When deemed strategic and implemented correctly, knowledge processes are fully integrated top-to-bottom in every function, every process and every decision throughout the business. But moving to knowledge-driven decision making can be a hard pill for some executives to swallow. Stanford University professors Jeffrey Pfeffer and Robert I. Sutton wrote in the Harvard Business Review that “evidence-based practice (such as knowledge-based decision making) changes power dynamics, replacing formal authority, reputation, and intuition with data.” Knowledge-based decision making is also a great leveler. Pfeffer and Sutton quoted former Netscape CEO James Barksdale as saying, “If the decision is going to be made by the facts, then everyone's facts, as long as they are relevant, are equal. If the decision is going to be made on people's opinions, then mine count for a lot more.” When leading an organization to become a knowledge competitor, every executive must give up some of the seeming prestige that comes with being the one with the talent and experience necessary to make intuition-based decisions in exchange for being the leader of an organization that consistently outperforms its competitors. Asking executives to make that trade-off, and then obtaining buy-in of stakeholders at all levels, is clearly a major hurdle.

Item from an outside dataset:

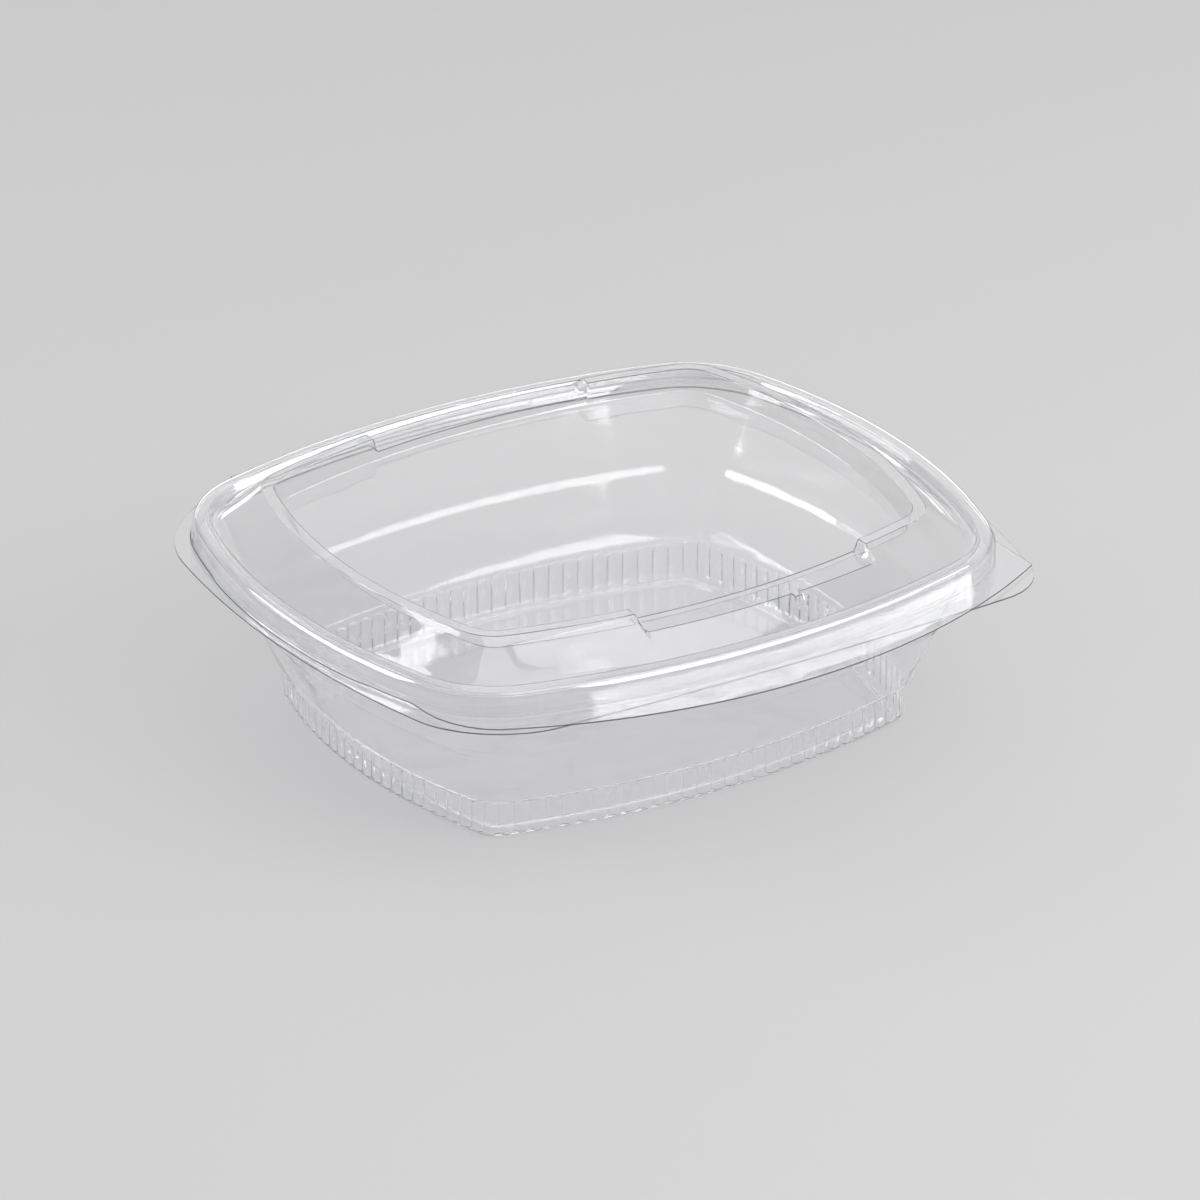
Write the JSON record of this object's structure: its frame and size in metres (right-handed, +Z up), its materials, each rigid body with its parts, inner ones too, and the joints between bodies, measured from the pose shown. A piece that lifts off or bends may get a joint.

Organizations can become knowledge centric in three ways: by reengineering their internal knowledge processes and organization; by developing the right methodologies and controls to leverage the talents of select third-party resources to augment internal processes; or by outsourcing processes end-to-end to third-party knowledge process outsourcing (KPO) providers. As organizations increasingly realize the critical importance of competing with knowledge, and the capabilities of KPO providers mature and strengthen, more and more organizations are embracing outsourcing as a means to overcome the above challenges and become true knowledge competitors.